I probably should have only changed permissions for /usr/local/www instead of the entire jail but I wasn't thinking.. Is there any way to undo/fix this? I spent a lot of time building the jail from source since bsdinstall was giving an "Invalid URL scheme" error so I would prefer to fix it than have to start over from scratch.
 
I build my base OS in a virtualbox and NFS to hosts and jails so not sure how it works in your end, but I would have thought the already built sources will be still in your host's source dir (/usr/obj ?)
You may only have to install back again.

Alternatively if you are happy to spend the time to fix the system by reassigning the permissions, this can be done by looking at the host's permissions and re-assigning to jail.

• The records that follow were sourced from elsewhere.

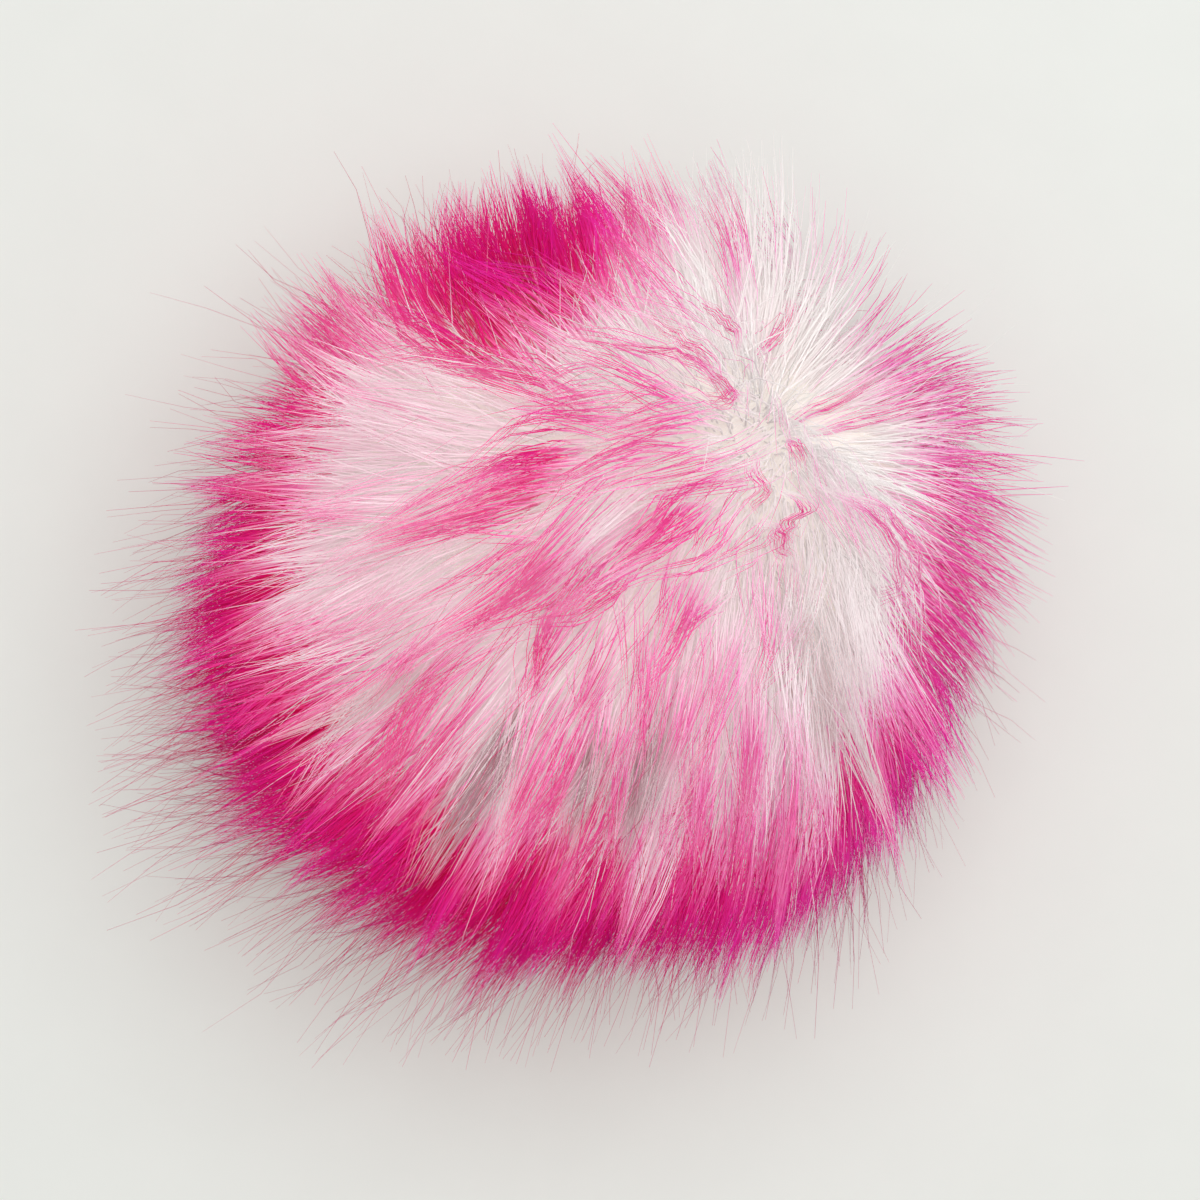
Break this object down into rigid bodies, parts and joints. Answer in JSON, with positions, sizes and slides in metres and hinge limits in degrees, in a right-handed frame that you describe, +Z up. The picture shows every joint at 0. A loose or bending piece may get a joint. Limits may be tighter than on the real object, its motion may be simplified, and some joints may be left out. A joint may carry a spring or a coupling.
{
  "type": "faux fur pom pom",
  "caption": "Large round pom pom of long-pile faux fur, white at the roots with bright pink tips, combed away from a crown and resting on a flat spot.",
  "frame": {"origin": "middle of the bounding box on the table, under the ball", "axes": "+Z up from the table, +X towards the longer side of the ball, on whose +X +Y side the crown of the pile is"},
  "size_m": [0.1716, 0.1636, 0.1287],
  "materials": {
    "faux_fur": "soft matt long pile, white at the roots and bright pink at the tips"
  },
  "bodies": {
    "root": {"fur_ball": "faux_fur"}
  },
  "joints": []
}
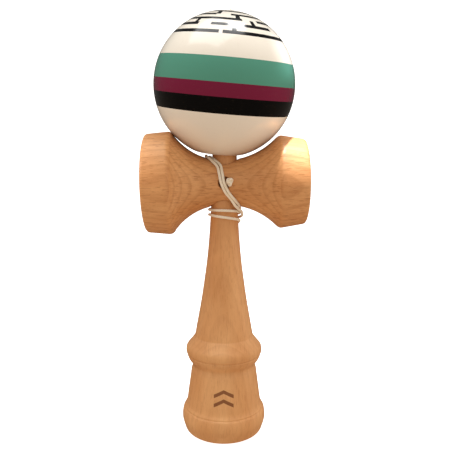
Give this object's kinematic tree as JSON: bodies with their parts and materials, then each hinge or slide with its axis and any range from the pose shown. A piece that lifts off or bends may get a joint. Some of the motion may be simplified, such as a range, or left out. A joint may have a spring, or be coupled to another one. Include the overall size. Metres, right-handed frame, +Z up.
{
  "type": "kendama",
  "caption": "Wooden cup-and-ball toy: spiked handle with a base cup, a two-cup cross-piece and a lacquered ball on a cord, resting on the spike.",
  "frame": {"origin": "middle of the base rim, on the plane that the toy stands on", "axes": "+Z up the handle to the spike, +X along the cross-piece to its smaller cup, -Y the front"},
  "size_m": [0.0691, 0.0626, 0.1834],
  "materials": {
    "beech": "bare turned beech, lightly sealed, with brown growth lines and flecks",
    "lacquer": "glossy lacquer over turned wood, cream with green, maroon and black bands",
    "cord": "braided off-white cord",
    "bead_wood": "small plain wooden bead"
  },
  "bodies": {
    "ken": {"ken": "beech", "sarado": "beech", "string_core": "cord", "sarado_knot": "cord", "string_lashing": "cord", "string_slack": "cord"},
    "string_end": {"string_over_tama": "cord", "string_tail": "cord", "string_bead": "bead_wood", "bead_knot": "cord"},
    "tama": {"tama": "lacquer"}
  },
  "joints": [
    {"name": "tama_lift", "type": "slide", "parent": "ken", "child": "string_end", "axis": [0, 0, 1], "range_m": [0, 0.042], "deforming": ["string_slack"]},
    {"name": "tama_spin", "type": "hinge", "parent": "string_end", "child": "tama", "pos_m": [-0.0002, -0.0006, 0.1518], "axis": [0.08, -0.182, 0.98], "continuous": true}
  ]
}
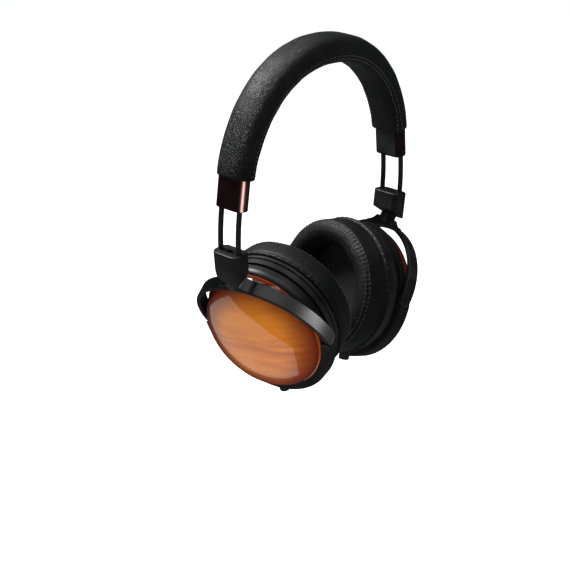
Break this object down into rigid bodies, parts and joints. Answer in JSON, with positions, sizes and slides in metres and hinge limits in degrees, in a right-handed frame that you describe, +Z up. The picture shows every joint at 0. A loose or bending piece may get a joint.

I don't think there is a easy way out.
 
ld-elf.so.1: Shared object "libpcre.so.1" not found, required by "nginx"
Starting nginx.
login class 'daemon' non-existent, using default
ld-elf.so.1: Shared object "libpcre.so.1" not found, required by "nginx"
/usr/local/etc/rc.d/nginx: WARNING: failed to start nginx
Hmm, doesn't seem like a permissions problem
Code:
$ ldd /usr/local/sbin/nginx 
/usr/local/sbin/nginx:
    libthr.so.3 => /lib/libthr.so.3 (0x80032e000)
    libcrypt.so.5 => /lib/libcrypt.so.5 (0x80035b000)
    libpcre.so.1 => /usr/local/lib/libpcre.so.1 (0x80037c000)
    libssl.so.111 => /usr/lib/libssl.so.111 (0x80041f000)
    libcrypto.so.111 => /lib/libcrypto.so.111 (0x8004b7000)
    libz.so.6 => /lib/libz.so.6 (0x8007a9000)
    libc.so.7 => /lib/libc.so.7 (0x8007c5000)
$ ls -l /usr/local/lib/libpcre.so.1
lrwxr-xr-x  1 root  wheel  17 Sep 16  2020 /usr/local/lib/libpcre.so.1 -> libpcre.so.1.2.12
$ ls -l /usr/local/lib/libpcre.so.1.2.12 
-rwxr-xr-x  1 root  wheel  662608 Sep 16  2020 /usr/local/lib/libpcre.so.1.2.12
Changing the ownership should still give nginx read and execute access, and that's all it should need.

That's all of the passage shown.